There’s always a tension in writing between enjoying the process and hitting a deadline, even if that deadline is self-imposed. I’ve written before in this blog that I’m a planner; I like to have the skeleton of the story and an outline of characters in place before I put metaphorical pen to paper.
In my latest project I’m writing a family saga covering over a hundred years, based on family history research I’ve carried out since the 1990s. The principal characters are based on several generations of family members and what I know about their lives. Their stories gave me the structure for my story.

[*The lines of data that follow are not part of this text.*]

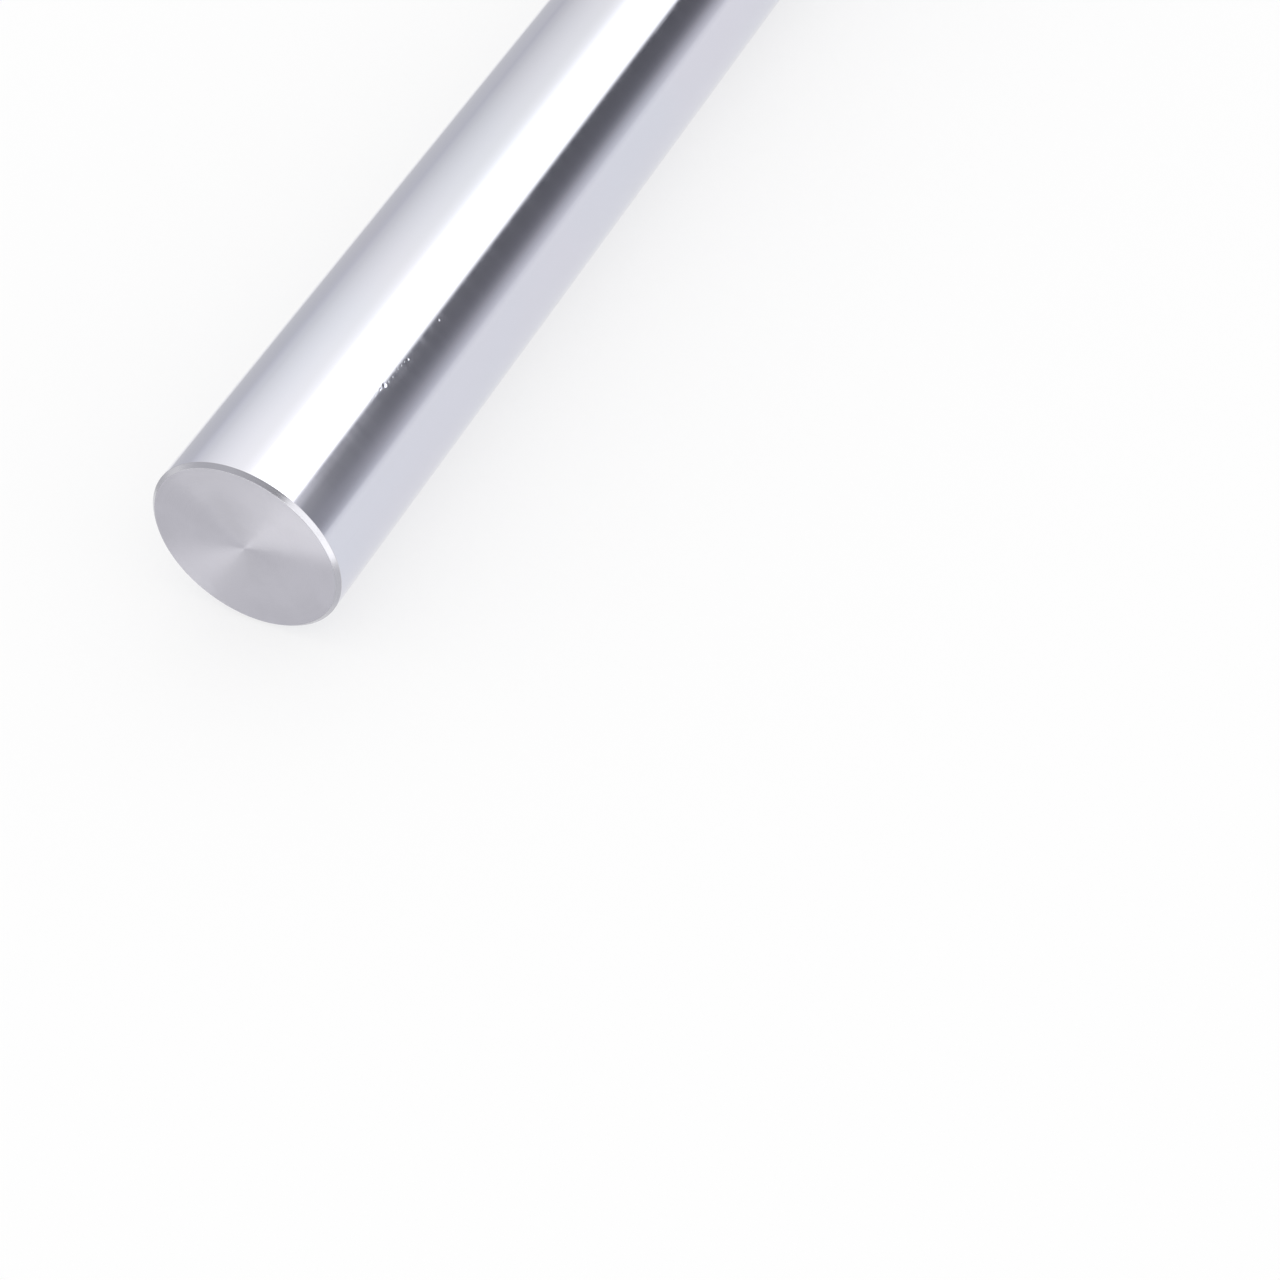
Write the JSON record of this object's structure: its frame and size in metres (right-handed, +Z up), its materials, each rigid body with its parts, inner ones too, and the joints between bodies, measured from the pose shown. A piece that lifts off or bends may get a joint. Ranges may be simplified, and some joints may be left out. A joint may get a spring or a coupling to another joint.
{
  "type": "round metal bar",
  "caption": "Solid round bar of bright ground steel, cut to length, with square-faced ends and a small chamfer at each; raw stock for shafts, pins, rails and turned parts.",
  "frame": {"origin": "on the plane the bar lies on, under the middle of its length", "axes": "+X along the bar's axis, towards the end away from the viewer; +Z up, from the line it rests on through the axis"},
  "size_m": [0.3, 0.025, 0.025],
  "materials": {
    "ground_steel": "polished"
  },
  "bodies": {
    "root": {"round_bar": "ground_steel"}
  },
  "joints": []
}
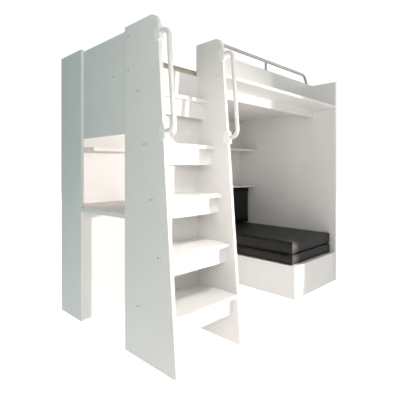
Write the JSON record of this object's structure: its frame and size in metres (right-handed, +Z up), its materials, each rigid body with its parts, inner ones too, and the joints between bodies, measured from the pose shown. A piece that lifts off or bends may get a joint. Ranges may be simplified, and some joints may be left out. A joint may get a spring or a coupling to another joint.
{
  "type": "loft bed with desk",
  "caption": "White loft bed on panel ends with a steep stair between two sides, a desk behind the stair, and a padded seat with shelves under the far end.",
  "frame": {"origin": "middle of the footprint's bounding box, on the floor", "axes": "+X along the bed from the stair end to the seat end, +Y from the stair front to the wall, +Z up"},
  "size_m": [2.0662, 1.3152, 1.935],
  "materials": {
    "white_board": "satin white melamine on board",
    "pine_batten": "planed pine",
    "mattress_fabric": "woven ticking",
    "black_fabric": "plain woven upholstery",
    "rail_steel": "light grey powder coat",
    "guard_steel": "grey powder coat",
    "bracket_white": "moulded, slightly glossy",
    "screw_steel": "zinc plated",
    "cap_plastic": "matte",
    "black_plastic": "matte",
    "glide_plastic": "matte"
  },
  "bodies": {
    "root": {"bed_corner_block": "pine_batten", "bed_end_panel_left": "white_board", "bed_end_panel_right": "white_board", "bed_front_ledge": "white_board", "bed_front_rail": "white_board", "bed_guard_panel": "white_board", "bed_rear_board": "white_board", "bed_side_panel_rear": "white_board", "deck_batten_front": "pine_batten", "deck_batten_rear": "pine_batten", "desk_corner_catch": "black_plastic", "desk_front_batten": "pine_batten", "desk_rear_panel": "white_board", "desk_top": "white_board", "floor_glides": "glide_plastic", "guard_screws": "screw_steel", "guard_tube": "guard_steel", "handrail_bolts": "screw_steel", "handrail_bracket_left_lower": "bracket_white", "handrail_bracket_left_upper": "bracket_white", "handrail_bracket_right_lower": "bracket_white", "handrail_bracket_right_upper": "bracket_white", "handrail_left": "rail_steel", "handrail_right": "rail_steel", "mattress": "mattress_fabric", "mattress_deck_1": "white_board", "mattress_deck_2": "white_board", "mattress_deck_3": "white_board", "screw_caps": "cap_plastic", "screws_in_stair": "screw_steel", "screws_left_face": "screw_steel", "screws_right_face": "screw_steel", "seat_back_cushion": "black_fabric", "seat_batten": "pine_batten", "seat_cushion_lower": "black_fabric", "seat_cushion_upper": "black_fabric", "seat_deck": "white_board", "seat_front_panel": "white_board", "seat_middle_panel": "white_board", "seat_side_panel": "white_board", "shelf_side_panel": "white_board", "stair_apron_1": "white_board", "stair_apron_2": "white_board", "stair_apron_3": "white_board", "stair_apron_4": "white_board", "stair_apron_5": "white_board", "stair_back_panel": "white_board", "stair_side_left": "white_board", "stair_side_right": "white_board", "stair_tread_1": "white_board", "stair_tread_2": "white_board", "stair_tread_3": "white_board", "stair_tread_4": "white_board", "stair_tread_5": "white_board", "tower_shelf": "white_board", "wall_panel_left": "white_board", "wall_panel_right": "white_board", "wall_shelf_lower": "white_board", "wall_shelf_upper": "white_board"}
  },
  "joints": []
}
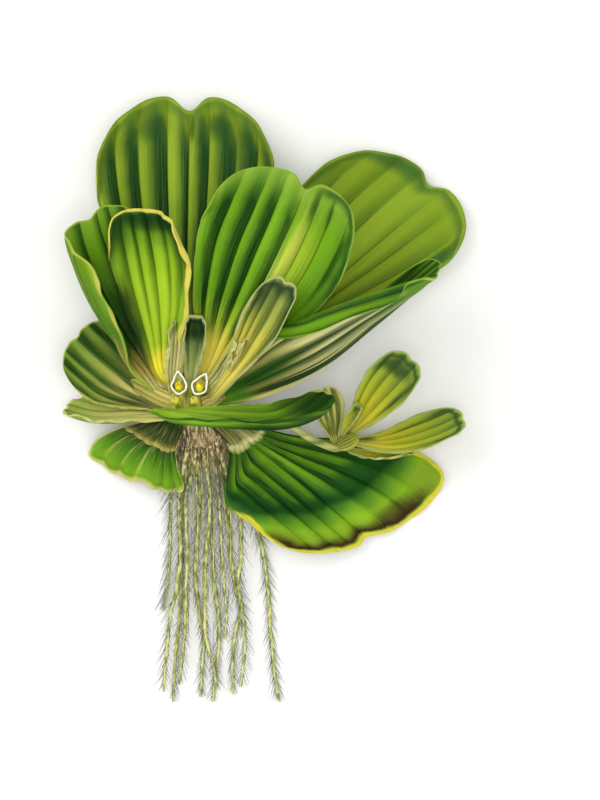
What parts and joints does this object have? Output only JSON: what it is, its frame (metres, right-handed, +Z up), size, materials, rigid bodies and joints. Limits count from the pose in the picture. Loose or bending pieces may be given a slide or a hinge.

So, as is my wont, I planned the novel from start to finish and sketched characters using the masses of material I had to hand. I then found it a wrench to depart from the facts to create a narrative which hung together. Every time I didn’t have the necessary information it gave me grief – I had to keep telling myself ‘it’s a novel, it’s a novel, make it up!’. I’ve written two earlier novels and lots of short stories which were, more or less, complete figments of my imagination so it shouldn’t have been a problem, but it was. I’d become constrained by the truth. Day by day I started to make little excursions into fantasy, only small steps at first – the colour of hair, the description of a cottage – and I enjoyed it. Before long I was inventing new characters, battles, journeys and, best of all, conversations.
Then a new problem arose. I’ve been enjoying the trips so much that I keep on inventing more and more. I keep, as my wife describes it, ‘going off on one’, travelling paths which are not on my map, creating lives which never existed, just because they’re interesting to explore.
Is this what writing is all about, inventing and exploring the worlds of the mind? I’m beginning to believe it is.